Sea level influences drainage
The participants from Jade University used extensive modelling to examine the effects of climate change on the regional water balance up to the year 2100 and used this data to calculate how much water will have to be drained via the vents, depressions and canals in the future. These predominantly artificial bodies of water have been channeling water into the North Sea for centuries. Because the dykes act as a barrier, the water can only pass through them at certain points: at sluice gates and pumping stations. Sluice gates protect the inland from the seawater with sturdy gates. However, if the outside water level is lower than in the incoming water, for example at low tide, the gates are opened and the inland water can flow out into the North Sea.
The rising sea level will reduce the hours in which drainage is possible in this way, in some cases drastically, the researchers have calculated. In the most pessimistic scenario, which assumes a sea level rise of 110 centimetres by the end of this century, the external level at the Knock sluice gate in Emden, for example, could be so high in just a few decades, even at low tide, that it will be virtually impossible to drain.
Infrastructure is reaching its limits - and getting on in years
The reduction in the possibilities for sieving means more work for the pumping stations integrated at the sieve locations. They can pump the water into the North Sea using a great deal of energy. However, the greater the difference in level to be overcome, the lower the drainage capacity of the pumps. However, it is not enough to increase the capacities of the pumping stations, which are not only reaching their limits but are also getting on in years, says Spiekermann. Working closely with local drainage associations, the Oldenburg researchers have developed and evaluated measures to reduce the risk of future inland flooding. Spiekermann favours decentralised solutions. For example, he has identified potential locations along the coast where additional pumping stations could be built together with local experts from the drainage associations. They would relieve the existing ones and also help to partially compensate for the failure of another plant - for example in the event of a power cut.
"Another approach is to keep the water inland for as long as possible and thus relieve the pressure on the pumping stations," explains the spatial planner. The project participants have marked numerous areas on a map as so-called retention areas which, from a topographical point of view, would be well suited to temporarily store large quantities of water. The most prominent example is the Great Sea, a lake between Aurich and Emden, which is already being used as a retention area. If additional shoreline areas there were to be deliberately flooded in the event of an impending flood, this measure could relieve the drainage system of up to one million cubic metres of water. For comparison: To release this amount of water into the North Sea, the Knock pumping station, which is by far the most powerful, currently has to operate for four and a half hours under optimal normal tide conditions.
Water treasure instead of water mortgage
"Storing the water in the area rather than discharging it actually has advantages," says Spiekermann. It could be used during dry periods, which are also increasing due to the climate, to prevent connected water bodies from drying out. "These water reservoirs may even be interesting for the production of green hydrogen in the future," he says, referring to the so-called water electrolysis process, in which water is broken down into its components hydrogen and oxygen. "For centuries, people in East Frisia spoke of a water mortgage. This is changing: we could actually speak of a water treasure."

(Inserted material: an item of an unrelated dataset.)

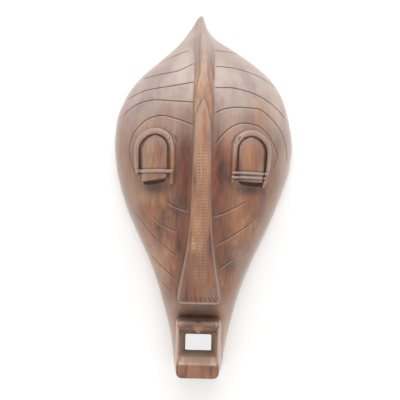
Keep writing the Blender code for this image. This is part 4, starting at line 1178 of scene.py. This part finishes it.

Nevertheless, floods cannot be completely avoided. This is why the comprehensive report also includes exemplary alarm plans, recommendations for low-risk spatial planning and tips for the population to take precautions themselves, which, according to Spiekermann, is the result of "extremely successful collaboration" between the researchers and local experts. "The project results give those responsible a great head start in adapting to the impending climate changes," he is convinced. They now have the information they need to plan a sensible course of action.